¹ New Mexico State University, Dept. Agronomy and Horticulture, Las Cruces, NM, 88003, USA

² Samuel Roberts Noble Foundation, Plant Biology Division, Ardmore, OK, 73402 USA

Microarray technology was utilized to study the expression of several genes, that encode for enzymes involved in carbon metabolism, under drought-stress. Leaf tissue of a drought tolerant alfalfa genotype was collected for microarray and glycosyl composition analysis when leaf relative water content of the drought-stressed and well-watered (control) treatments reached 0.53 ± 0.04 and 0.95 ± 0.01, respectively. cDNA was prepared from leaf total RNA and hybridized to microarrays derived from Medicago truncatula cDNAs and Arabidopsis thaliana 70-mer oligonucleotides. Statistically significant changes (p equals 0.05) in expression for those genes examined were determined by analysis of variance across replicated biological samples and arrays. Glycosyl composition analysis of the plants under drought treatment showed increased levels of pinitol, mannose and galactose, and a decrease of glucose when compared to the well-watered treatment.

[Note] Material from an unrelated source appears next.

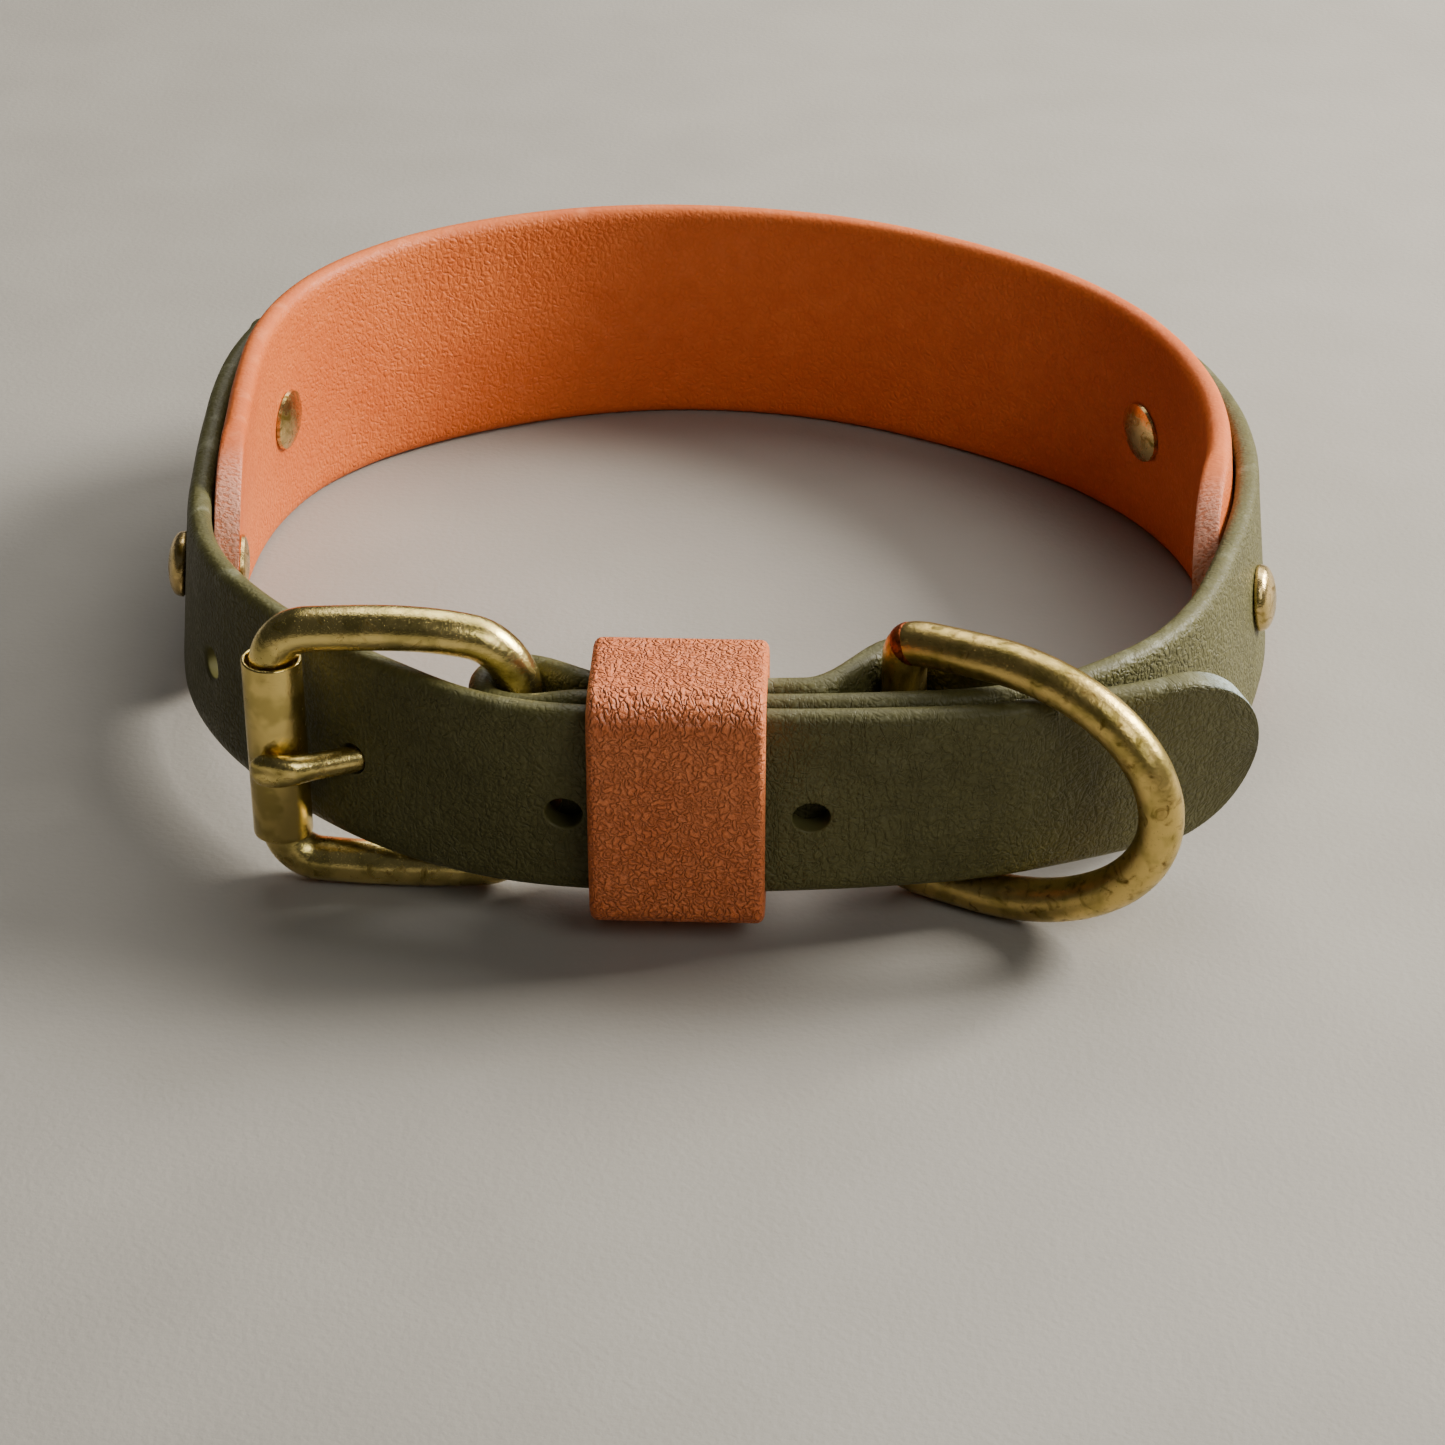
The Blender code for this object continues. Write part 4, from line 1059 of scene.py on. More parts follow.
@dataclass
class Effects:
    """The node groups that several finishes share."""

    def __post_init__(self) -> None:
        """Builds each group once."""
        self.grain = self._grain()
        self.mottle = self._mottle()
        self.patina = self._patina()
        self.fibre = self._fibre()

    def place(
        self, graph: Graph, group: bpy.types.NodeTree, vector: object, **values: float
    ) -> bpy.types.NodeOutputs:
        """Puts a group into a material.

        Args:
            graph: The material's graph.
            group: The group.
            vector: Where the effect is read.
            **values: Values of its other inputs; an underscore stands for a space.

        Returns:
            The outputs of the placed group.
        """
        node = graph.add("ShaderNodeGroup", node_tree=group)
        graph.feed(node.inputs["Vector"], vector)
        for key, value in values.items():
            node.inputs[key.replace("_", " ")].default_value = value
        return node.outputs

    @staticmethod
    def _grain() -> bpy.types.NodeTree:
        """Leather grain: winding ridges, pebbles and creases.

        Returns:
            The node group.
        """
        tree, graph, given, taken = new_group(
            "leather_grain",
            {
                "Vector": ("Vector", 0.0),
                "Cells": ("Float", 1500.0),
                "Worms": ("Float", 0.5),
                "Creases": ("Float", 0.3),
            },
            ("Height", "Hollows"),
        )
        vector, cells = given["Vector"], given["Cells"]
        pebble = graph.cells(vector, cells)
        pebble = graph.span(pebble, 0.02, 0.30, 0.0, 1.0)
        winding = graph.noise(vector, graph.math("MULTIPLY", cells, 0.9), 1.0, 0.45)
        ridge = graph.math("ABSOLUTE", graph.math("SUBTRACT", winding, 0.5))
        ridge = graph.span(ridge, -0.02, 0.15, 0.0, 1.0)
        relief = graph.add("ShaderNodeMix", data_type="FLOAT")
        graph.feed(relief.inputs[0], given["Worms"])
        graph.feed(relief.inputs[2], pebble)
        graph.feed(relief.inputs[3], ridge)
        fine = graph.noise(vector, graph.math("MULTIPLY", cells, 2.6), 3.0)
        long_way = graph.stretched(vector, 1.6, 0.55)
        crease = graph.noise(long_way, graph.math("MULTIPLY", cells, 0.33), 3.5, 0.8)
        crease = graph.math("ABSOLUTE", graph.math("SUBTRACT", crease, 0.5))
        crease = graph.span(crease, 0.0, 0.045, 1.0, 0.0)
        height = graph.math("ADD", relief.outputs[0], graph.math("MULTIPLY", fine, 0.45))
        depth = graph.math("MULTIPLY", crease, given["Creases"])
        graph.feed(taken["Height"], graph.math("SUBTRACT", height, depth))
        hollows = graph.math("SUBTRACT", 1.0, relief.outputs[0])
        graph.feed(taken["Hollows"], graph.math("MAXIMUM", hollows, depth))
        return tree

    @staticmethod
    def _mottle() -> bpy.types.NodeTree:
        """Slow drifts of tone, with a finer cloud over them, and patches that mark wear and painted
        highlight.

        Returns:
            The node group.
        """
        tree, graph, given, taken = new_group(
            "soft_mottle",
            {"Vector": ("Vector", 0.0), "Scale": ("Float", 60.0)},
            ("Tone", "Rubs"),
        )
        wide = graph.noise(given["Vector"], given["Scale"], 3.0, 0.4)
        fine = graph.noise(given["Vector"], graph.math("MULTIPLY", given["Scale"], 9.0), 4.0)
        tone = graph.math("ADD", graph.math("MULTIPLY", wide, 0.65), graph.math("MULTIPLY", fine, 0.35))
        graph.feed(taken["Tone"], graph.span(tone, 0.32, 0.68, 0.0, 1.0))
        rubs = graph.noise(given["Vector"], graph.math("MULTIPLY", given["Scale"], 4.5), 6.0, 1.0)
        graph.feed(taken["Rubs"], graph.span(rubs, 0.52, 0.74, 0.0, 1.0))
        return tree

    @staticmethod
    def _patina() -> bpy.types.NodeTree:
        """Old brass: tarnish clouds, dark specks, scratches and a faint hammered surface.

        Returns:
            The node group.
        """
        tree, graph, given, taken = new_group(
            "old_brass",
            {
                "Vector": ("Vector", 0.0),
                "Scale": ("Float", 260.0),
                "Age": ("Float", 0.5),
                "Speckle": ("Float", 0.5),
            },
            ("Tarnish", "Specks", "Green", "Height"),
        )
        vector, scale = given["Vector"], given["Scale"]
        cloud = graph.noise(vector, scale, 5.0, 0.8)
        low = graph.math("SUBTRACT", 0.78, graph.math("MULTIPLY", given["Age"], 0.45))
        tarnish = graph.add("ShaderNodeMapRange", interpolation_type="SMOOTHSTEP")
        graph.feed(tarnish.inputs[0], cloud)
        graph.feed(tarnish.inputs[1], low)
        graph.feed(tarnish.inputs[2], graph.math("ADD", low, 0.26))
        graph.feed(taken["Tarnish"], tarnish.outputs[0])
        dots = graph.noise(vector, graph.math("MULTIPLY", scale, 9.0), 6.0, 0.6)
        edge = graph.math("SUBTRACT", 0.80, graph.math("MULTIPLY", given["Speckle"], 0.16))
        specks = graph.add("ShaderNodeMapRange", interpolation_type="SMOOTHSTEP")
        graph.feed(specks.inputs[0], dots)
        graph.feed(specks.inputs[1], edge)
        graph.feed(specks.inputs[2], graph.math("ADD", edge, 0.07))
        graph.feed(taken["Specks"], specks.outputs[0])
        green = graph.noise(vector, graph.math("MULTIPLY", scale, 0.6), 2.0)
        graph.feed(taken["Green"], graph.span(green, 0.42, 0.66, 0.0, 1.0))
        scratch = graph.noise(graph.stretched(vector, 0.35, 3.0), graph.math("MULTIPLY", scale, 12.0), 2.0)
        dents = graph.noise(vector, graph.math("MULTIPLY", scale, 3.2), 3.0)
        height = graph.math("ADD", graph.math("MULTIPLY", scratch, 0.25), dents)
        pits = graph.math("MULTIPLY", specks.outputs[0], 0.6)
        graph.feed(taken["Height"], graph.math("SUBTRACT", height, pits))
        return tree

    @staticmethod
    def _fibre() -> bpy.types.NodeTree:
        """The woven core that shows where a strap is cut.

        Returns:
            The node group.
        """
        tree, graph, given, taken = new_group(
            "cut_fibre",
            {"Vector": ("Vector", 0.0), "Scale": ("Float", 2600.0)},
            ("Threads", "Height"),
        )
        threads = graph.noise(graph.stretched(given["Vector"], 1.0, 1.6), given["Scale"], 4.0)
        graph.feed(taken["Threads"], graph.span(threads, 0.36, 0.62, 0.0, 1.0))
        graph.feed(taken["Height"], threads)
        return tree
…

Expression of genes involved in the synthesis of pinitol (i.e. myo-inositol-1 phosphate synthase, phospholipase C, phosphatidylinositol-4-phosphate 5-kinase, and myo-inositol monophosphatase), mannose (i.e. xylose isomerase) and sucrose (sucrose synthase) increased almost two-fold in response to drought. Constitutive levels of expression were found for the genes involved in galactose synthesis. These results suggest that observed decreases in glucose content in drought-stressed leaves may reflect conversion of glucose to mannose, sucrose and galactose. Several genes encoding for enzymes involved in Gluconeogenesis (i.e. phosphoglyceromutase, glyceraldhehyde-3 phosphate dehydrogenase and fructose-biphosphate aldolase) were up regulated under drought-stress. Such a response could partially compensate for the loss of glucose to other metabolic pathways. Transcript levels of the genes examined in this study were confirmed by Northern blotting.